While Western leaders would like to think NATO can help to defang Putin, acting in defense of non-NATO countries like Ukraine was never intended as the central thrust of the alliance’s remit, nor was assuming the role of the world’s policeman, with interventions like those seen in Kosovo and Libya.

“Afghanistan has cured most people of the desire to engage in large out-of-area activities, so without the events of the last seven or eight months between Russia and Ukraine, NATO would be confronting the question: What is the alliance’s purpose?” said Pifer, now a fellow at Brookings. “You now have very clear voices calling for NATO to refocus on its original purpose because there is a Russian threat of a kind that we haven’t seen for most of the last 20 years.”

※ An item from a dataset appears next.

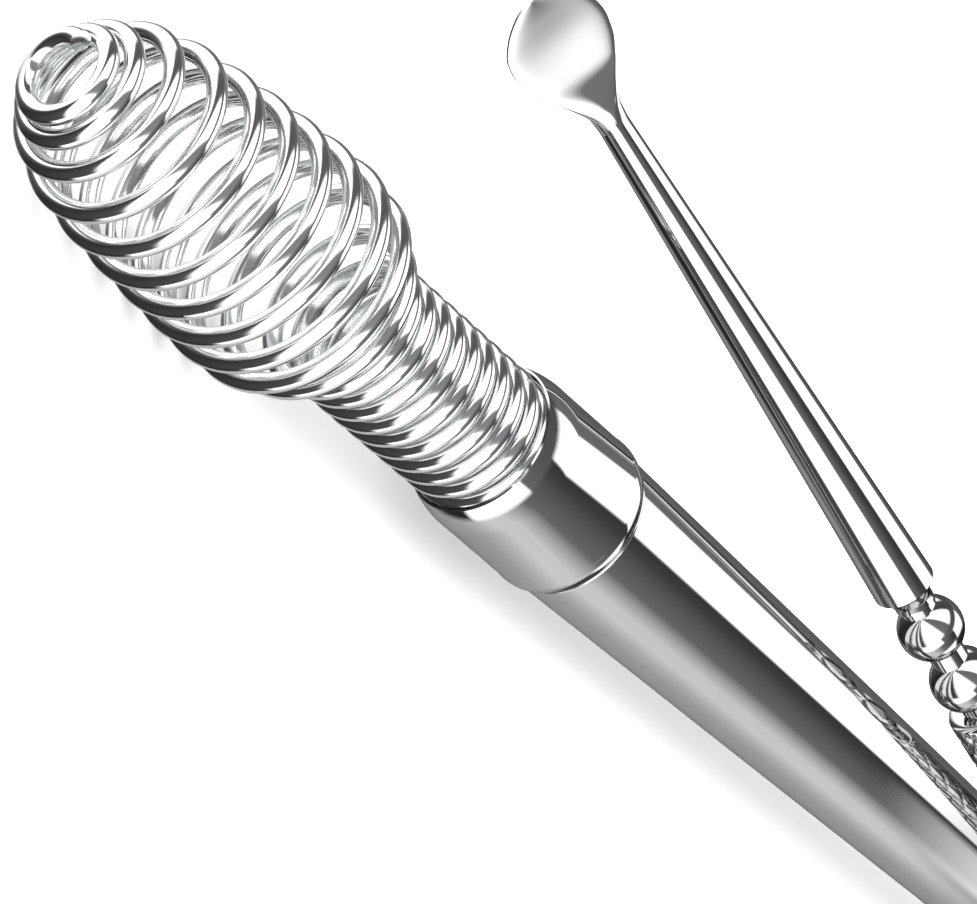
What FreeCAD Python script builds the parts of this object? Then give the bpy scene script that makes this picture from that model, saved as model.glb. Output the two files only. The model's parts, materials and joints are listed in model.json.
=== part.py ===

While the Ukrainian president, Petro Poroshenko, is due to attend the Wales summit, there is no appetite within NATO to invite Ukraine to join the alliance. The era of expansion is over, to be replaced by an emphasis on ensuring the security of the existing members.

Jeffrey Donaldson, a member of Britain’s Parliamentary Defense Select Committee, said Britain and the United States were urging their European allies to match their newfound enthusiasm for NATO with increases in their military contributions.

“There’s no doubt that people took their eye off the ball in the post-Cold War era and felt that the need for defense spending had diminished,” he said. “The renewed Russian threat in Eastern Europe has given NATO a new focus on ensuring that we have the capacity to deal with military aggression. We need to develop a policy where our security approach matches our political approach.”

The Baltic states have agreed to increase their military spending in line with their NATO commitments, but major economies like Germany have no intention of upping their defense expenditure. Putin may have just guaranteed a new era of NATO relevance, but there is no imminent prospect of Europe picking up its half of the tab.